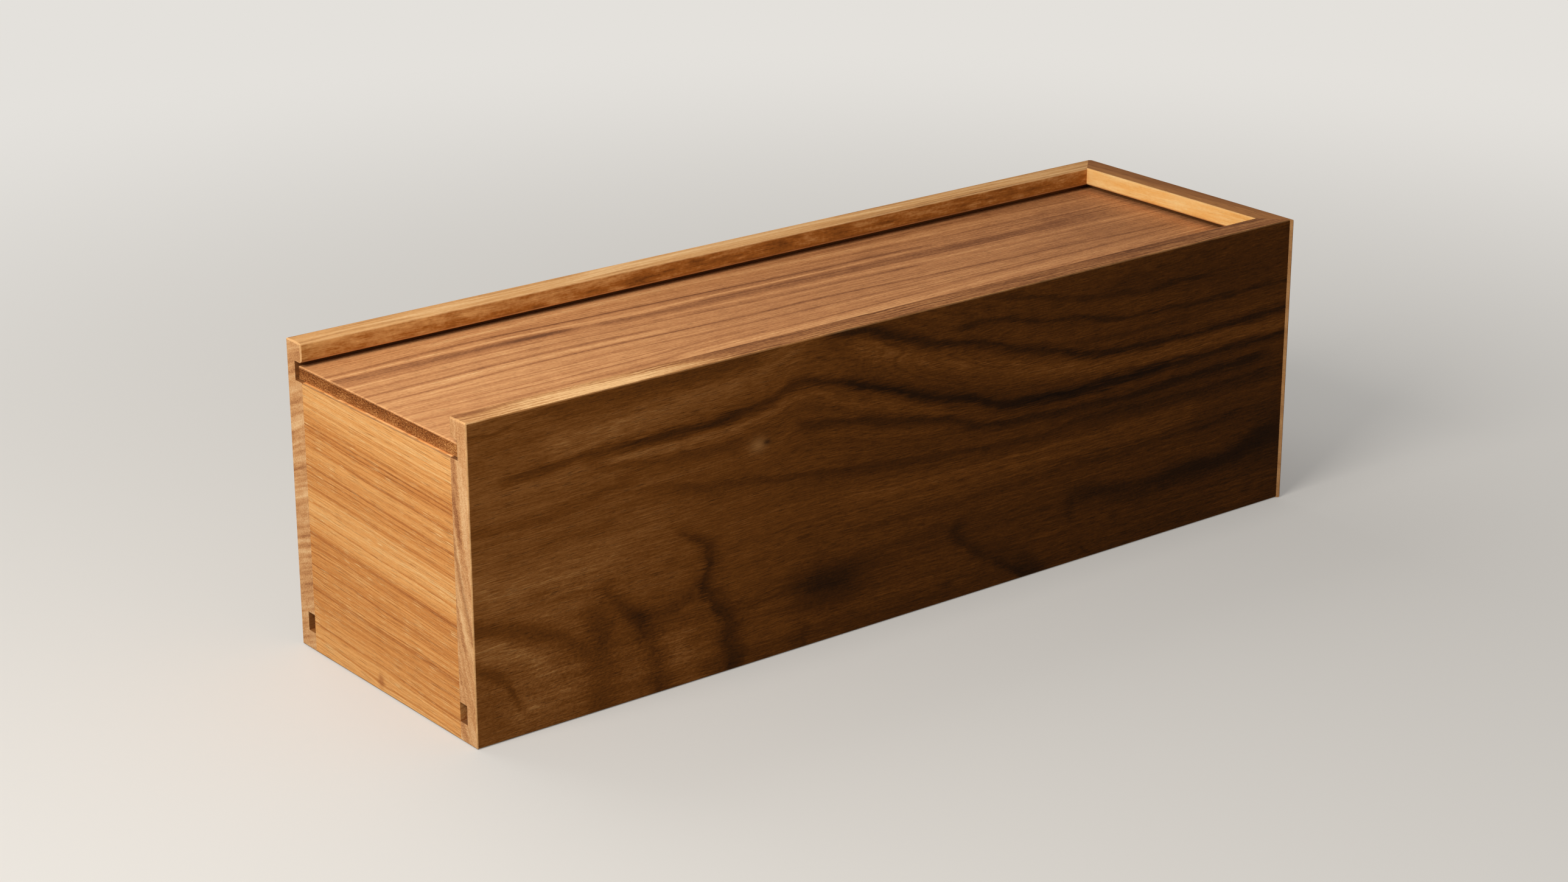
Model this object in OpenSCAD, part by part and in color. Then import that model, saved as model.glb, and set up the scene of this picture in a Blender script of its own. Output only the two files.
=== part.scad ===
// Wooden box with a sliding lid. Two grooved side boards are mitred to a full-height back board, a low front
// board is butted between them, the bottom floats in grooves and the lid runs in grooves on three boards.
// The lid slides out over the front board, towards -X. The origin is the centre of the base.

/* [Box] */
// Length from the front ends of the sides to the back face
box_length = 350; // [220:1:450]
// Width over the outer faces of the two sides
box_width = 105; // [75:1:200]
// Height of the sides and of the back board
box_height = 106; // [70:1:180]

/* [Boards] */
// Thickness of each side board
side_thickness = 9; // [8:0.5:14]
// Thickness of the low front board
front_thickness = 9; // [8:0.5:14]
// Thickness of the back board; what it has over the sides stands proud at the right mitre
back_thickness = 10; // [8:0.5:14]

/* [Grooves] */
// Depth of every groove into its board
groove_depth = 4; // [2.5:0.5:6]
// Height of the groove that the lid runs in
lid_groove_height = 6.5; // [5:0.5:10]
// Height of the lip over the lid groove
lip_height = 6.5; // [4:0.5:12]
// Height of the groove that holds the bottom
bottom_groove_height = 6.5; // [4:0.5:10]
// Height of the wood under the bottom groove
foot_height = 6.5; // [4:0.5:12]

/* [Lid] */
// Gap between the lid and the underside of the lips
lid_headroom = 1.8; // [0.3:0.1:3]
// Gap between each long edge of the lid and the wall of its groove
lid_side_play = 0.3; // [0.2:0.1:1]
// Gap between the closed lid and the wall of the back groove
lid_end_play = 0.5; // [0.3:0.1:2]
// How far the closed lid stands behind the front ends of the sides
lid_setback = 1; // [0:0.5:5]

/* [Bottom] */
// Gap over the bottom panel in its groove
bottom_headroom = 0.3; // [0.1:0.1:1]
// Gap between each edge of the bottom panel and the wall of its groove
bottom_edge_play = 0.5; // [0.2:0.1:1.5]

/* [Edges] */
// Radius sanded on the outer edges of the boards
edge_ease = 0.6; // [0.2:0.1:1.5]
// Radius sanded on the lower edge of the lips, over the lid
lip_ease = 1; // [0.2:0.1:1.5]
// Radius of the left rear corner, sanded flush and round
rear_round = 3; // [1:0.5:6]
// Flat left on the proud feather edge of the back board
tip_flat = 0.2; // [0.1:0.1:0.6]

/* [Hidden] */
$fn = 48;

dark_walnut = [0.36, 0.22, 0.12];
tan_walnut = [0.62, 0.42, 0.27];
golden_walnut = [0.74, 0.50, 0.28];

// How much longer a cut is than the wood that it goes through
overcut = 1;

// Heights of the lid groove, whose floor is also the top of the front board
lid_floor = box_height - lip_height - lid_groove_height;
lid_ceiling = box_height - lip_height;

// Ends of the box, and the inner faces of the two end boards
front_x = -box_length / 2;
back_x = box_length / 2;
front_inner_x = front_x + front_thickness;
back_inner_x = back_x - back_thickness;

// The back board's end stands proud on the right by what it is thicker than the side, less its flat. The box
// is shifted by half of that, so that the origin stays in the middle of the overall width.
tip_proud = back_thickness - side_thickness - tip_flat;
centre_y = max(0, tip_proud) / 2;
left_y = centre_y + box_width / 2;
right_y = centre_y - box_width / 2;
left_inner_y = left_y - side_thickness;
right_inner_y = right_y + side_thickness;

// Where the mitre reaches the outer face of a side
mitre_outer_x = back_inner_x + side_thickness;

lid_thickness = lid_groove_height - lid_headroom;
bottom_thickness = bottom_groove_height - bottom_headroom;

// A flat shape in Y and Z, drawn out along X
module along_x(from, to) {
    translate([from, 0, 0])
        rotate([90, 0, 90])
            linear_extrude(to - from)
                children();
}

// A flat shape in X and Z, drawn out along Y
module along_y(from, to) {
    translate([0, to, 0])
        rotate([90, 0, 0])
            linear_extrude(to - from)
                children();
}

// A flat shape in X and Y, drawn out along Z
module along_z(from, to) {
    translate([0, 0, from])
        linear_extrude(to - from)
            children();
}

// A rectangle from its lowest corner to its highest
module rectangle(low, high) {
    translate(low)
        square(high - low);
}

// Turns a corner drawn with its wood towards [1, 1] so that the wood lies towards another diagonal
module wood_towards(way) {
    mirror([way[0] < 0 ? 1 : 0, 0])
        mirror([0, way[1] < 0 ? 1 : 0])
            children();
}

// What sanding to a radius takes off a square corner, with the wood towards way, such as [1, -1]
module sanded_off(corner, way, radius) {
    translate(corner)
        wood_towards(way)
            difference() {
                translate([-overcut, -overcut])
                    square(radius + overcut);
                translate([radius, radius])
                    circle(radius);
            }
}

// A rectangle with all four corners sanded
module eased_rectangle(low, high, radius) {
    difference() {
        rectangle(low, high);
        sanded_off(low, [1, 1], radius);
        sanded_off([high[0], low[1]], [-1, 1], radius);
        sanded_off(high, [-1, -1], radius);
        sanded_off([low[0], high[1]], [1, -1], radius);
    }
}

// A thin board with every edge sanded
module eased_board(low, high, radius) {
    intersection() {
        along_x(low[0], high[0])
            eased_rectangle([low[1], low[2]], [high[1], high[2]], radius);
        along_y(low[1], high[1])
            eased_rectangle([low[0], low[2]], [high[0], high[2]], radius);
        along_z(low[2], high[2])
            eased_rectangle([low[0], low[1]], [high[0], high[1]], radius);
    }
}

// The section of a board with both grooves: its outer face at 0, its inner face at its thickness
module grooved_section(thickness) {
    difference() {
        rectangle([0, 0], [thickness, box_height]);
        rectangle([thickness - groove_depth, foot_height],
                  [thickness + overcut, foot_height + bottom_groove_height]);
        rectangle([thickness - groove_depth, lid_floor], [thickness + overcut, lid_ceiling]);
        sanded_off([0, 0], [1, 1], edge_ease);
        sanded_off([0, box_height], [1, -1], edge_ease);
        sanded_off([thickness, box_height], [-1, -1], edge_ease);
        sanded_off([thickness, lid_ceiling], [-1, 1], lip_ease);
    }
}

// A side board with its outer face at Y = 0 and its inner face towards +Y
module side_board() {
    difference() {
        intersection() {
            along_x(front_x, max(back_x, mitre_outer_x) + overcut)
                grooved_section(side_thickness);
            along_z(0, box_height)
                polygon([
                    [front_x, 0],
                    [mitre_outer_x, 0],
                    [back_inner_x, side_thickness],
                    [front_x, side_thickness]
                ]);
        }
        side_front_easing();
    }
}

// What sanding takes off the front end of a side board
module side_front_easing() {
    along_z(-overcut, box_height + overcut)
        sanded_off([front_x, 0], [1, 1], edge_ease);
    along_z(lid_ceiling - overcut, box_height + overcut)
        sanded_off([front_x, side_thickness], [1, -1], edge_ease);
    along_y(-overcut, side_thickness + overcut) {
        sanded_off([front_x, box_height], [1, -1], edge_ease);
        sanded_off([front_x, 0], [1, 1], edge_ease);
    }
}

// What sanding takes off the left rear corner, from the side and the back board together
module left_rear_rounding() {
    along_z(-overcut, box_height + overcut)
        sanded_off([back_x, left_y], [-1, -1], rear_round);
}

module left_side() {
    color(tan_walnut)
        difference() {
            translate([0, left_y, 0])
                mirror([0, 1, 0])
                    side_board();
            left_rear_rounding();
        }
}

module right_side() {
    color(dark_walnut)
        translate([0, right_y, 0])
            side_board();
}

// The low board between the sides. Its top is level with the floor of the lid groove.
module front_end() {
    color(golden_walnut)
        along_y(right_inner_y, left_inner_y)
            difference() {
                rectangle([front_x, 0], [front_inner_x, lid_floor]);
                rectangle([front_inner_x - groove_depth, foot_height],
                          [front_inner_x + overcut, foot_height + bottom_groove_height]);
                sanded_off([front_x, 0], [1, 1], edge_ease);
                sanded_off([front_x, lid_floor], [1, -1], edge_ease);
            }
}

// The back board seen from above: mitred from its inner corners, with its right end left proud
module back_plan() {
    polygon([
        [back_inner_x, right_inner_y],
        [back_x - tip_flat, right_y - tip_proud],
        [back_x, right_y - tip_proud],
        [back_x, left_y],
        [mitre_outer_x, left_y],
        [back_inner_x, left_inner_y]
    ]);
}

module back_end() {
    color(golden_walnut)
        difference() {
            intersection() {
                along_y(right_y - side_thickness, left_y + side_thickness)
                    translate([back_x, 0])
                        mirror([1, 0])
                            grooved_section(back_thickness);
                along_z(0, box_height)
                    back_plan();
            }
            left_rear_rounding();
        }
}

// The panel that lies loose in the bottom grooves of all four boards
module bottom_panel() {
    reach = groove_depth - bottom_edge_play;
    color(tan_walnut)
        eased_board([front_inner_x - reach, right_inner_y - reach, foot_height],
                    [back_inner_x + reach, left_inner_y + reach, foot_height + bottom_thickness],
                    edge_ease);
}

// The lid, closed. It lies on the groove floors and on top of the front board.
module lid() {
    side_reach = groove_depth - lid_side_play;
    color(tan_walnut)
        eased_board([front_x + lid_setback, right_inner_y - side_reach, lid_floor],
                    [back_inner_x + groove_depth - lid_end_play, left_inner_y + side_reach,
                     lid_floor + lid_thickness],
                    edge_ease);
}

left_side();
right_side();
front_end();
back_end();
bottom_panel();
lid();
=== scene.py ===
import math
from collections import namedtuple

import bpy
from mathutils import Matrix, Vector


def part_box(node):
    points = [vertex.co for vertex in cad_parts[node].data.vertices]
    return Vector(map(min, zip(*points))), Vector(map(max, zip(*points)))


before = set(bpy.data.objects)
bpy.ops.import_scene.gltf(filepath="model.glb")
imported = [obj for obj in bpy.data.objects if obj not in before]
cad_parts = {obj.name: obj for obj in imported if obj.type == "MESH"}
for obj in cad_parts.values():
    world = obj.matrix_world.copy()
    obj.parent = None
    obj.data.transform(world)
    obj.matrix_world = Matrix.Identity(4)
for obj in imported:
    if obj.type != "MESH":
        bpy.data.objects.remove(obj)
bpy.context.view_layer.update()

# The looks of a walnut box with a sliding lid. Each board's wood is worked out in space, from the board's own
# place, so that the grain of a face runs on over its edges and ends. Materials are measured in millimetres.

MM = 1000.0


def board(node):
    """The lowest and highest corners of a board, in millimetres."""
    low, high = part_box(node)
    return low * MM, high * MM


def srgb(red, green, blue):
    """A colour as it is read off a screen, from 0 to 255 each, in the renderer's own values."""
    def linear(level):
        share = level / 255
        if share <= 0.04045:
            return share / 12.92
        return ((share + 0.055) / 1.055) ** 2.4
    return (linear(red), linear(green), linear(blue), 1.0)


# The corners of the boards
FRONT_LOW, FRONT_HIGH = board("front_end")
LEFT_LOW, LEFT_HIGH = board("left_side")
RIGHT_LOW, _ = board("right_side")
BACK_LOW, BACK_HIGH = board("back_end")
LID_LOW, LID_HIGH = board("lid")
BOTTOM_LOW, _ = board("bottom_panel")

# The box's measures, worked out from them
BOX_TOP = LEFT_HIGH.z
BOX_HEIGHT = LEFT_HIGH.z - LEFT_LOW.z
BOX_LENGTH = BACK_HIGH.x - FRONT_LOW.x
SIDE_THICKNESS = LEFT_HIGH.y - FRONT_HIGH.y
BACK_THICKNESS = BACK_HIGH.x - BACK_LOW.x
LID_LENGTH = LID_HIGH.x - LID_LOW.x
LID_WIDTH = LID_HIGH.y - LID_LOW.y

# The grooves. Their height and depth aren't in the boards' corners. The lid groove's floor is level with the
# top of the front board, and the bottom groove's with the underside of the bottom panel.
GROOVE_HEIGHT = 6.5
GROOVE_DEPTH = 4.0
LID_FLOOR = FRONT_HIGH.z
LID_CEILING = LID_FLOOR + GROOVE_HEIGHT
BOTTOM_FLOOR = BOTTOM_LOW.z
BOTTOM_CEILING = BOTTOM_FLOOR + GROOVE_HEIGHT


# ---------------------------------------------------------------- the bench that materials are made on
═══
— WHAT THE TASK REQUIRES —
Copy out exactly the lines from the one with "the front board." through the one with "# place, so", counting both ends, and no other lines.

— ANSWER IN FULL —
// The lid, closed. It lies on the groove floors and on top of the front board.
module lid() {
    side_reach = groove_depth - lid_side_play;
    color(tan_walnut)
        eased_board([front_x + lid_setback, right_inner_y - side_reach, lid_floor],
                    [back_inner_x + groove_depth - lid_end_play, left_inner_y + side_reach,
                     lid_floor + lid_thickness],
                    edge_ease);
}

left_side();
right_side();
front_end();
back_end();
bottom_panel();
lid();
=== scene.py ===
import math
from collections import namedtuple

import bpy
from mathutils import Matrix, Vector


def part_box(node):
    points = [vertex.co for vertex in cad_parts[node].data.vertices]
    return Vector(map(min, zip(*points))), Vector(map(max, zip(*points)))


before = set(bpy.data.objects)
bpy.ops.import_scene.gltf(filepath="model.glb")
imported = [obj for obj in bpy.data.objects if obj not in before]
cad_parts = {obj.name: obj for obj in imported if obj.type == "MESH"}
for obj in cad_parts.values():
    world = obj.matrix_world.copy()
    obj.parent = None
    obj.data.transform(world)
    obj.matrix_world = Matrix.Identity(4)
for obj in imported:
    if obj.type != "MESH":
        bpy.data.objects.remove(obj)
bpy.context.view_layer.update()

# The looks of a walnut box with a sliding lid. Each board's wood is worked out in space, from the board's own
# place, so that the grain of a face runs on over its edges and ends. Materials are measured in millimetres.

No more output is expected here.